I spent 33 years as a BT/PO engineer and manager helping to build and maintain the telephone systems on which the valuable lessons for the future were learnt and the modern systems developed. In a small way perhaps I helped keep a small brick in place of the vast worlds wide network that you now have at your fingertips should you choose to use it? 

Connections

Heleiographs were used during the days of the British Empire where sunshine was reliable.

A son of Empire namely Rudyard Kipling wrote a poem relating to this technology. It relates to communication by light long before the invention of the laser and an early form of communication tapping.

Here is the poem:

A Code of Morals

            Lest you should think this story true

                I merely mention I

                Evolved it lately. 'Tis a most

                Unmitigated misstatement.

 

Now Jones had left his new-wed bride to keep his house in order,

And hied away to the Hurrum Hills above the Afghan border,

To sit on a rock with a heliograph; but ere he left he taught

His wife the working of the Code that sets the miles at naught.

 

And Love had made him very sage, as Nature made her fair;

So Cupid and Apollo linked , per heliograph, the pair.

At dawn, across the Hurrum Hills, he flashed her counsel wise --

At e'en, the dying sunset bore her husband's homilies.

 

He warned her 'gainst seductive youths in scarlet clad and gold,

As much as 'gainst the blandishments paternal of the old;

But kept his gravest warnings for (hereby the ditty hangs)

That snowy-haired Lothario, Lieutenant-General Bangs.

 

'Twas General Bangs, with Aide and Staff, who tittupped on the way,

When they beheld a heliograph tempestuously at play.

They thought of Border risings, and of stations sacked and burnt --

So stopped to take the message down -- and this is whay they learnt --

 

"Dash dot dot, dot, dot dash, dot dash dot" twice. The General swore.

"Was ever General Officer addressed as 'dear' before?

"'My Love,' i' faith! 'My Duck,' Gadzooks! 'My darling popsy-wop!'

"Spirit of great Lord Wolseley, who is on that mountain top?"

 

The artless Aide-de-camp was mute, the gilded Staff were still,

As, dumb with pent-up mirth, they booked that message from the hill;

For clear as summer lightning-flare, the husband's warning ran: --

"Don't dance or ride with General Bangs -- a most immoral man."

 

[At dawn, across the Hurrum Hills, he flashed her counsel wise --

But, howsoever Love be blind, the world at large hath eyes.]

With damnatory dot and dash he heliographed his wife

Some interesting details of the General's private life.

 

The artless Aide-de-camp was mute, the shining Staff were still,

And red and ever redder grew the General's shaven gill.

And this is what he said at last (his feelings matter not): --

"I think we've tapped a private line. Hi! Threes about there! Trot!"

 

All honour unto Bangs, for ne'er did Jones thereafter know

By word or act official who read off that helio.

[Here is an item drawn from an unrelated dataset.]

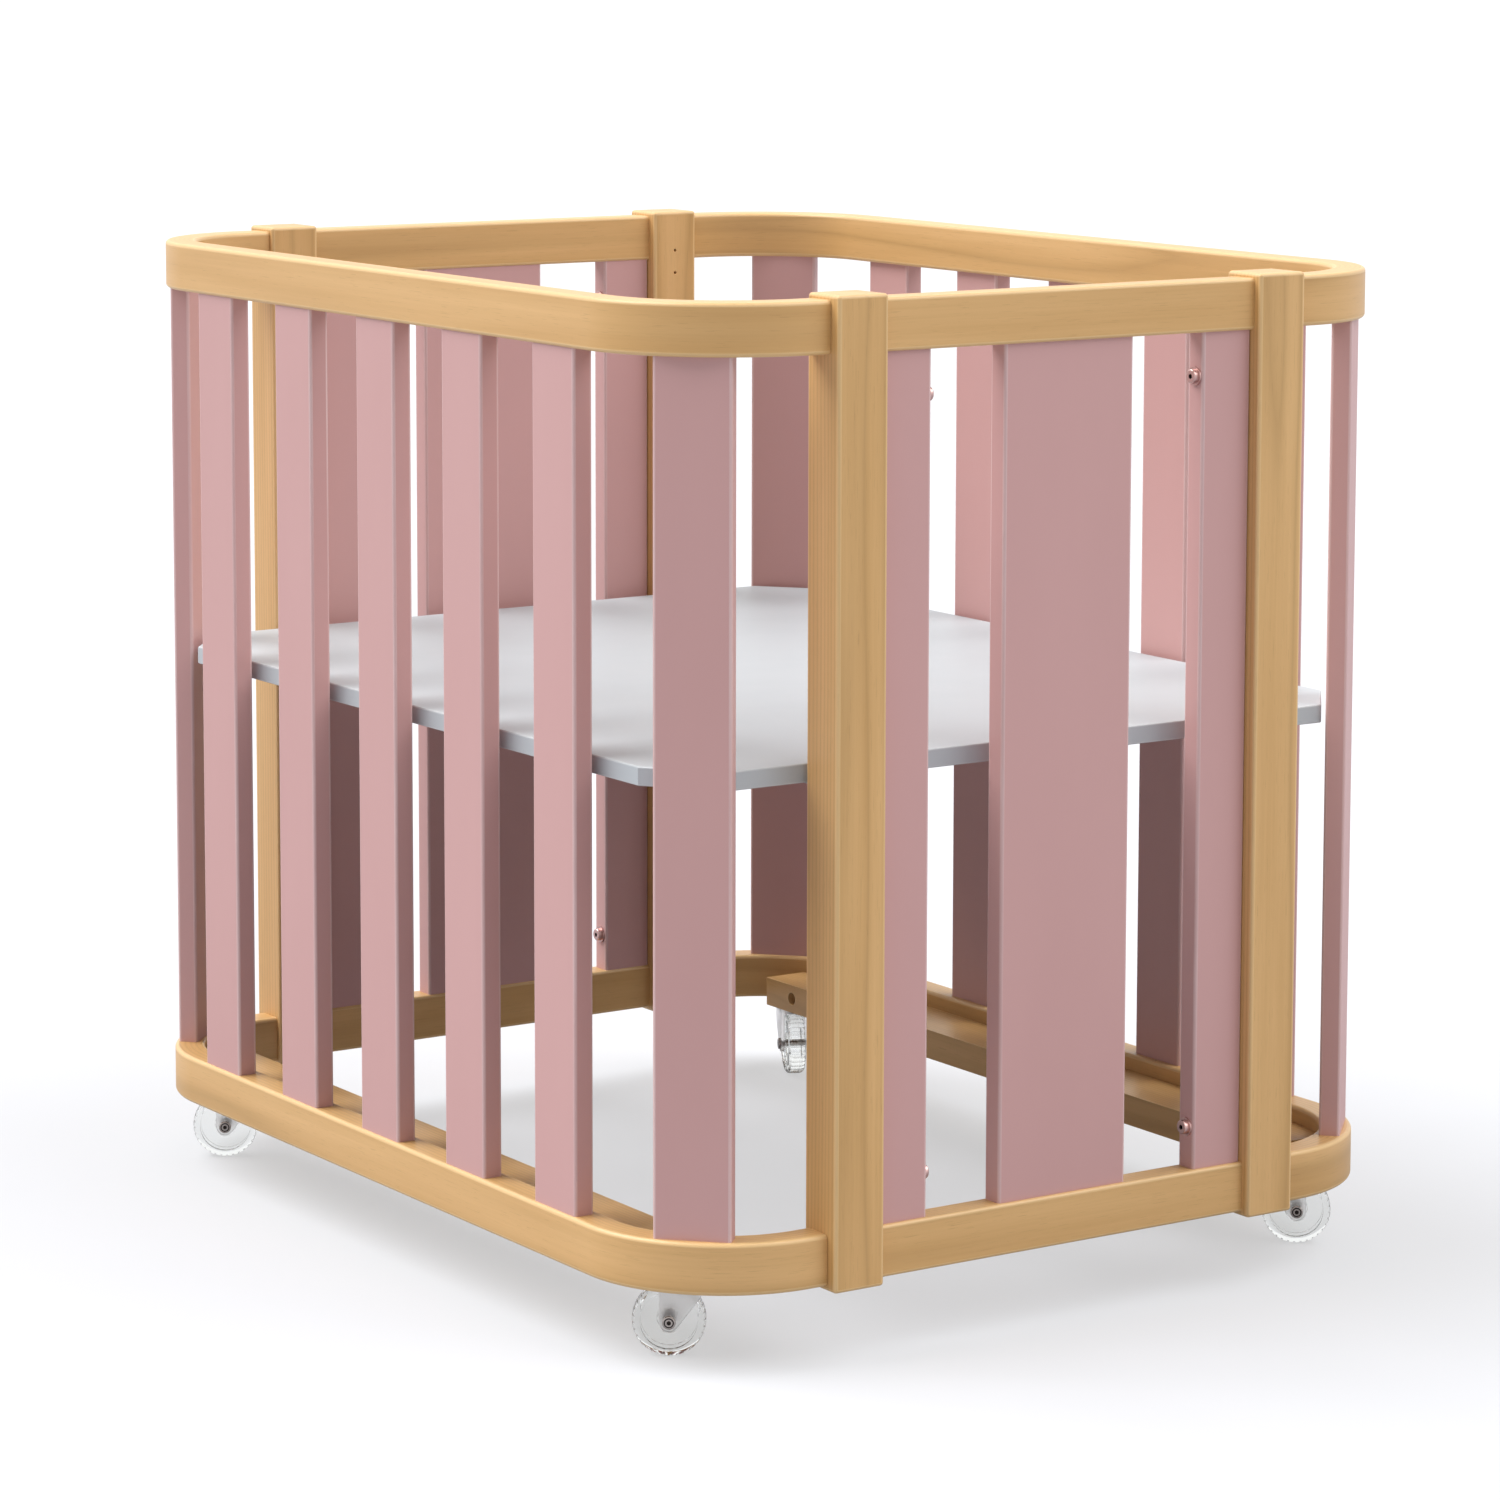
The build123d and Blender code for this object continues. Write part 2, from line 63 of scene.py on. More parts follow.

But the tale is on the Frontier, and from Michni to Mooltan

They know the worthy General as "that most immoral man."

 

Travelling on beams of light.

 

Light by means of laser beams now carry information around the world.

Previously Morse code and the Aldi’s lamp was a form of early light based digital communication with limitations on transmission speeds on the hands of the morse key operator. In wireless telegraphy this digital signal was superimposed on an analogue carrier signal. Analogue technology is now being replaced by digital which may in turn be replaced by quantum systems?